The City of Sammamish delivers services through a relatively lean departmental structure organized around the most pressing demands of a plateau community built almost entirely after 1990.

The core operational departments include:

  1. Community Development — Handles building permits, land use applications, zoning enforcement, and long-range planning. Sammamish adopted its most recent Comprehensive Plan update in alignment with the Growth Management Act (Washington State Department of Commerce, Growth Management Act), which requires cities of its size to plan for housing density and transportation at 20-year horizons.
  2. Public Works — Manages city streets, stormwater systems, and capital infrastructure.

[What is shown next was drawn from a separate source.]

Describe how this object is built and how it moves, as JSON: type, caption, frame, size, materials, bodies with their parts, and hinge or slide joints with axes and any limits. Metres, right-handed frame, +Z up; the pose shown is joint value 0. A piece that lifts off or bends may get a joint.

The plateau's geography — perched above both Lake Sammamish and the Sammamish River watershed — makes stormwater management a technical priority rather than a routine function.
  3. Parks and Recreation — Operates more than 1,400 acres of park land, trails, and open space, including Beaver Lake Park and Pine Lake Park. The parks system was a primary driver of incorporation; residents wanted local control over open space decisions.
  4. Finance and Administrative Services — Oversees the city budget, which for the 2023–2024 biennium exceeded $130 million in total appropriations (City of Sammamish, Biennial Budget 2023-2024).
  5. City Manager's Office — Coordinates across departments and serves as the primary point of contact between the Council and operations.

For deeper context on how Sammamish fits within Washington's broader governmental hierarchy — including the relationship between municipal, county, and state authority — the Washington Government Authority provides structured reference material on state agency functions, legislative frameworks, and the division of responsibilities across Washington's 281 cities and towns.

Common scenarios

Three situations arise most frequently for residents navigating Sammamish city services.

Building and development permits. The Sammamish Community Development Department processes permits for new construction, additions, and land clearing. Because the city sits within the Puget Sound watershed, projects triggering more than 2,000 square feet of new impervious surface require stormwater management plans under both city code and Washington State Department of Ecology standards (Washington State Department of Ecology, Stormwater Management). Applicants frequently need to coordinate with both city planners and state environmental reviewers in the same project cycle.

Parks access and recreation programming. Sammamish operates an extensive trail network connecting neighborhoods across the plateau. The city's parks programming includes youth sports, aquatics partnerships, and senior programming — delivered partly through city staff and partly through contracts with regional providers. Residents sometimes confuse city park facilities with King County regional parks, which overlap geographically but are administered separately.

Public safety response. Because the King County Sheriff's Office provides patrol services under contract, Sammamish residents call 911 through the same regional dispatch system used across the county. Response jurisdictions, however, are municipal — a Sammamish address gets Sammamish-contract deputies, not the general county patrol pool.

Decision boundaries

Understanding where Sammamish authority stops is as useful as understanding where it starts.

The city controls local land use zoning and can set its own development standards within limits established by the Washington State Growth Management Act. It cannot override state environmental review requirements under the State Environmental Policy Act (SEPA) (Washington State Department of Ecology, SEPA). A project denied a city permit may still be subject to state-level environmental review — and vice versa.

Road jurisdiction splits between the city, King County, and the Washington State Department of Transportation. The Issaquah-Pine Lake Road corridor, for instance, involves overlapping maintenance responsibilities that residents frequently misattribute entirely to the city. State routes crossing the plateau — including portions of SR 202 — are administered by WSDOT, not Sammamish Public Works.

The city does not operate its own utility — water and sewer service on the plateau is provided by Sammamish Plateau Water and Sewer District, a special-purpose district that is legally separate from the city government. This is a distinction that catches new residents off-guard when they receive two separate bills or contact the wrong agency about a service issue.

Regional planning for housing density, transportation corridors, and climate-related land use falls partly under the Puget Sound Regional Council, whose jurisdiction covers King, Pierce, Snohomish, and Kitsap counties. Sammamish participates in that regional framework as one of 82 member jurisdictions (Puget Sound Regional Council), but does not set regional policy unilaterally.